Rawls could contend in response that “justice is the first virtue of social institutions, as truth is for systems of thought” (TJ, 3). To this retort I would say that a) this is not necessarily true and that b) even if it were, justice’s status as the first virtue does not establish that justice is the primary or singular virtue of social institutions. Not necessarily true, because a number of very smart people would balk at this claim as an airy-fairy fantasy. Emile Durkheim, the French sociologist, thought that the first virtue of social institutions was a minimal variety of solidarity. Freud thought that the first virtue of social institutions was the sublimation of anti-social impulses and instincts. The upshot is that we can make all the pronouncements we like about what is really the first virtue of social institutions, but the legitimacy of such pronouncements is intimately related to our (often hidden) explanatory purposes. First-virtue status does not show that justice trumps other virtues, because justice might itself be an organizing virtue, i.e., a virtue whose job it is to adroitly juggle all the other virtues, arranging them in a way that optimally serves the interests of humanity. As evidence for this bold supposition, I would call attention to the five hundred and eighty-seven pages that Rawls took in TJ to illustrate how the juggling act works. In any case, I would insist that the question of what sort of baseline orientation is appropriate in the OP is at this point open, and subject to much dispute.
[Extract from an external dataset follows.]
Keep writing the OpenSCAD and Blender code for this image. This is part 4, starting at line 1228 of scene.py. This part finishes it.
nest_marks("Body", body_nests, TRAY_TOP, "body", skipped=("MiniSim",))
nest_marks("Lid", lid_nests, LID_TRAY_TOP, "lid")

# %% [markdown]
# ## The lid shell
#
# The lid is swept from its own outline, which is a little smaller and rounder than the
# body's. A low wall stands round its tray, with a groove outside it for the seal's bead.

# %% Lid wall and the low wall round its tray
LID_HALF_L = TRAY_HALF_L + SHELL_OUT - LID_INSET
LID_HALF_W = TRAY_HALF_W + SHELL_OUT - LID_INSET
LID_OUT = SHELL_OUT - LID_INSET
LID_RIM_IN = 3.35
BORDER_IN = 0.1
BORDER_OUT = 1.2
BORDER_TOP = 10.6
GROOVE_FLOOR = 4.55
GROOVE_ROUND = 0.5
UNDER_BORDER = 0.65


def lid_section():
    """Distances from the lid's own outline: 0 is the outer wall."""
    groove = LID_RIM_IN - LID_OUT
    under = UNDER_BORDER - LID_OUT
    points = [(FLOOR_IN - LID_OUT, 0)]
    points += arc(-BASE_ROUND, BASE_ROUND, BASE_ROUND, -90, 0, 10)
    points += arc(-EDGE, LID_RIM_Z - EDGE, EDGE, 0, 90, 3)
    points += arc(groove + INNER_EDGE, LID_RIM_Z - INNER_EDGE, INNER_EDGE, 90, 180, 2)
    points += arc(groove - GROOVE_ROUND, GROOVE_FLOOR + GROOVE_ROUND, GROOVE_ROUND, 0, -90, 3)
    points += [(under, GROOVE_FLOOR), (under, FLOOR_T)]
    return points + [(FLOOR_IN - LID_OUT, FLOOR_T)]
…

A brief response to Professor Solum’s April 12 post: I want to bring together some of the reflections and arguments I’ve made thus far. In the process of doing so I’ll draw some contrasts between my approach to Rawls and Professor Solum’s strategy for justifying certain core aspects of TJ.
1) I do not think – as Professor Solum does – that the second interpretation of Micah’s view is prima facie implausible. In order to reach this conclusion, at least two controversial claims would have to be made with respect to the mechanics of Micah’s view (or of the pro-Cohen view more generally). First, one must assume that there’s no meaningful distinction to be made between the general patterns of behavior encouraged by the two principles of justice, and the types of behavior that are strictly prescribed. Second: Professor Solum is right to think that the set of prescribed behavior is narrow, precisely because the two principles are designed explicitly to be applied to structuring basic political and social institutions. But it certainly is possible that the failure to engage in certain actions, say, reducing the amount of privation in one’s locality, is somewhat inconsistent with the ethical vision latent in the two principles. A well-developed anti-latency argument must be proffered before one can conclude that the two principles could not play “the role of principles of personal morality.”
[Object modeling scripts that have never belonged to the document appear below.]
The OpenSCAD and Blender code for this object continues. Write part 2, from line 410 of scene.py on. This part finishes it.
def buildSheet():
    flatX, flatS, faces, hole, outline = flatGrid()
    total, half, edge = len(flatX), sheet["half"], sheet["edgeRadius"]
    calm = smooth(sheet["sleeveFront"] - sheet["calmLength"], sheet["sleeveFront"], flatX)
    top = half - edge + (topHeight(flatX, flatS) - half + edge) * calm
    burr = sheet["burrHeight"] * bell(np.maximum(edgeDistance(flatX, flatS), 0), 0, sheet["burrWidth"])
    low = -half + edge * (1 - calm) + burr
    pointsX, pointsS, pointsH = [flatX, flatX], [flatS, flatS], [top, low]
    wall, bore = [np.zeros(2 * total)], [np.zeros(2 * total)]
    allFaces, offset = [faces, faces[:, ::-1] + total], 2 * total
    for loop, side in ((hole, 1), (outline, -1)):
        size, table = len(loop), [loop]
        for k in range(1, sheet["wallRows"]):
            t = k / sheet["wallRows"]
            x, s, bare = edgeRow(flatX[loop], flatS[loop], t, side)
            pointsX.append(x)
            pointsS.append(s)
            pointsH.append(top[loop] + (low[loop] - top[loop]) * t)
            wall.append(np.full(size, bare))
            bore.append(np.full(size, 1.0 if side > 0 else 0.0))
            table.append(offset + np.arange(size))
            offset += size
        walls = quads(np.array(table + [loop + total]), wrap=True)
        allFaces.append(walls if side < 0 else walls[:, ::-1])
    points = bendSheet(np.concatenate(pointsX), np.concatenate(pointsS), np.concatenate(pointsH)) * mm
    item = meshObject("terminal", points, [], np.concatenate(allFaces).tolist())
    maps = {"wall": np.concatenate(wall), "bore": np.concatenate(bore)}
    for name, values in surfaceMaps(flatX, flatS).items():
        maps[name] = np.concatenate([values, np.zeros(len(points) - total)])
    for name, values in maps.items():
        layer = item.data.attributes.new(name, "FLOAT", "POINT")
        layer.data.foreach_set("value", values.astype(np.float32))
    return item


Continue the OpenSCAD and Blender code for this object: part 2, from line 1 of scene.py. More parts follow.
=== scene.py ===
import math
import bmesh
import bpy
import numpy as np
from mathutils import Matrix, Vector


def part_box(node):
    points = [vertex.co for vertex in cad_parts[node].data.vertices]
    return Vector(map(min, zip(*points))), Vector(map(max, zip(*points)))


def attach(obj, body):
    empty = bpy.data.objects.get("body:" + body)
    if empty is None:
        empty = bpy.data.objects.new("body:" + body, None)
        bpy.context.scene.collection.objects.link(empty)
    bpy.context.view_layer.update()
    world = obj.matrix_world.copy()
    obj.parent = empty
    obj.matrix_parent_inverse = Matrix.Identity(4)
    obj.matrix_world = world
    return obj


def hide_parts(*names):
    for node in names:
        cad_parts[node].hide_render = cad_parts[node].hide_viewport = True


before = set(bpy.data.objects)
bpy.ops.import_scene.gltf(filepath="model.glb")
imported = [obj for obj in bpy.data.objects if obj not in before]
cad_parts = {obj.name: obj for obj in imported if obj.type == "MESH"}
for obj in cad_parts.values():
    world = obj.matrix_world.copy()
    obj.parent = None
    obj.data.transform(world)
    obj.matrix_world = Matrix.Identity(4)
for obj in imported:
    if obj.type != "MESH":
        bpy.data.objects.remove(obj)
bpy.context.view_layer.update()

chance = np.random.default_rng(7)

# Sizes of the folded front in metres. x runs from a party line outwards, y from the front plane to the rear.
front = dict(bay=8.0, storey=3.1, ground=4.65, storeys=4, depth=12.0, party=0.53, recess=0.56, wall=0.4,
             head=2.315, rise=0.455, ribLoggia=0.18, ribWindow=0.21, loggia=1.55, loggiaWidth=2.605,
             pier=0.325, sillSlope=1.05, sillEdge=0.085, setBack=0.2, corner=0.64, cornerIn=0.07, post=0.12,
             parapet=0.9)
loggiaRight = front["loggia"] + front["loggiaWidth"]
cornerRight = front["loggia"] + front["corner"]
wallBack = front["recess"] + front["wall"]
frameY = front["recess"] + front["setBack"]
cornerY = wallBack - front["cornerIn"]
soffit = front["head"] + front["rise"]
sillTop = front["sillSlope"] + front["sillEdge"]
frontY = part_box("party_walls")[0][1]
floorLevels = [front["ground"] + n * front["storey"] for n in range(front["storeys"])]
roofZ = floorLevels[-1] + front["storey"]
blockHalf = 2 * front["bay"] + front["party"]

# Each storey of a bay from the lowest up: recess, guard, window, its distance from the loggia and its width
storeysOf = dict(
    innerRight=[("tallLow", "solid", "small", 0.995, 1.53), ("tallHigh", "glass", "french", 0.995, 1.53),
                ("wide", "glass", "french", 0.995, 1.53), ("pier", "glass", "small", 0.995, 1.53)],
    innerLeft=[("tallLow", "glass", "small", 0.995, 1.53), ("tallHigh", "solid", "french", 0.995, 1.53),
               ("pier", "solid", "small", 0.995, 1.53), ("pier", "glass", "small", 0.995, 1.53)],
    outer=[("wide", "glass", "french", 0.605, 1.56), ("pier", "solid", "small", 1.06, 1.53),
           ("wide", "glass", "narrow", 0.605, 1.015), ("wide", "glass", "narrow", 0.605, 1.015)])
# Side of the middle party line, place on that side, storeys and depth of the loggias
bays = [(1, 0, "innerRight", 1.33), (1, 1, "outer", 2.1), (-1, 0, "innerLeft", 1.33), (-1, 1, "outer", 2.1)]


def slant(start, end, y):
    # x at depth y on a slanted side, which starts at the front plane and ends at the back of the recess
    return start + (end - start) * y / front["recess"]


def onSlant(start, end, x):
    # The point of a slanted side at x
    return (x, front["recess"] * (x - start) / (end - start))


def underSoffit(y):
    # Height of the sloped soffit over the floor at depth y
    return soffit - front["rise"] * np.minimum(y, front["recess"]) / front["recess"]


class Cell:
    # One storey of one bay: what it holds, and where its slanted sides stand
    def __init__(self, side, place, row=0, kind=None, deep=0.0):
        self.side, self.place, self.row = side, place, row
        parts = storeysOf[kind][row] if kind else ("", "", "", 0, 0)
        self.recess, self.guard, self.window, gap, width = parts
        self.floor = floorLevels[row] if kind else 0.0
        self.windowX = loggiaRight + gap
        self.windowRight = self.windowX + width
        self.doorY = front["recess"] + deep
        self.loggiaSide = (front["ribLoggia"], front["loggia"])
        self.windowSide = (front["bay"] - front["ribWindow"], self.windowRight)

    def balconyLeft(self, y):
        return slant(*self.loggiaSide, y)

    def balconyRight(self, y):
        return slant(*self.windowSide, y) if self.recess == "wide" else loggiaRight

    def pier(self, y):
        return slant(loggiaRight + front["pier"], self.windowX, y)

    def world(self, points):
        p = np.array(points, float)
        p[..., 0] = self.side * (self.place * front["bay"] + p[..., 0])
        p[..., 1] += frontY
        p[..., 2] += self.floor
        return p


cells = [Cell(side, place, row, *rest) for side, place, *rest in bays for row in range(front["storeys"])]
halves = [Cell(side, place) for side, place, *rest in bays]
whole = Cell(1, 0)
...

2) If one were to say that the value of justice might help us answer the vexing question of what the outcome will be of Solum’s proposed special session of the Original Position, I would beg to differ. Recall that there are two possible outcomes: agents select either the basic structure version of the two principles (BS) or the comprehensive version of the two principles (CV). To see why arguments attempting to show how the value of justice is relevant are bound to fail, let’s test both cases. The first case is the traditional Rawlsian view, and the second case is the Rawlsian view after we’ve discarded his preferred arguments for what I’ve called the basic intuition.
a. The received Rawlsian view says that justice is the first virtue of all social institutions. Assuming arguendo that this is right, we must inquire as to what society is. Voila – the answer is that society, the organism consisting of basic social institutions, is a system of social cooperation among free and equal citizens who have the two basic moral powers (a workable conception of the good, and a healthy conception of justice). The received view doesn’t help us choose between BS and CV, precisely because even if justice is primarily a virtue of social institutions, proponents of both BS and CV could readily argue that this preeminent value is best respected by deploying it narrowly (BS) or widely (CV). Solum is acutely aware of this, evidenced by the observation that “it would be extremely odd to think that justice in the basic structure relieves citizens from the moral obligation to treat one another justly in other ways.” Justice is valuable everywhere, which implies that clever hair-splitting about the value of justice is not germane to the matters before us.
b. If we write off the arguments on offer from Rawls to the effect that self-interest simply is the right cast of mind for agents in the OP, then even the most sophisticated arguments about the value of justice are likely to be of little use. For establishing the degree to which justice is valuable per se does not speak to whether we should ‘take men as they are, and laws as they happen to be.’ Controversies about whether the baseline orientation those liberal democrats would and should have in the OP are of great moment for the outcome of Solum’s special session. We need to fill-in the moral psychology a bit more thoroughly, and we also need to draw connections between moral psychology and heuristic moral reasoning with greater care. But directly gauging the value of justice will not be of much utility.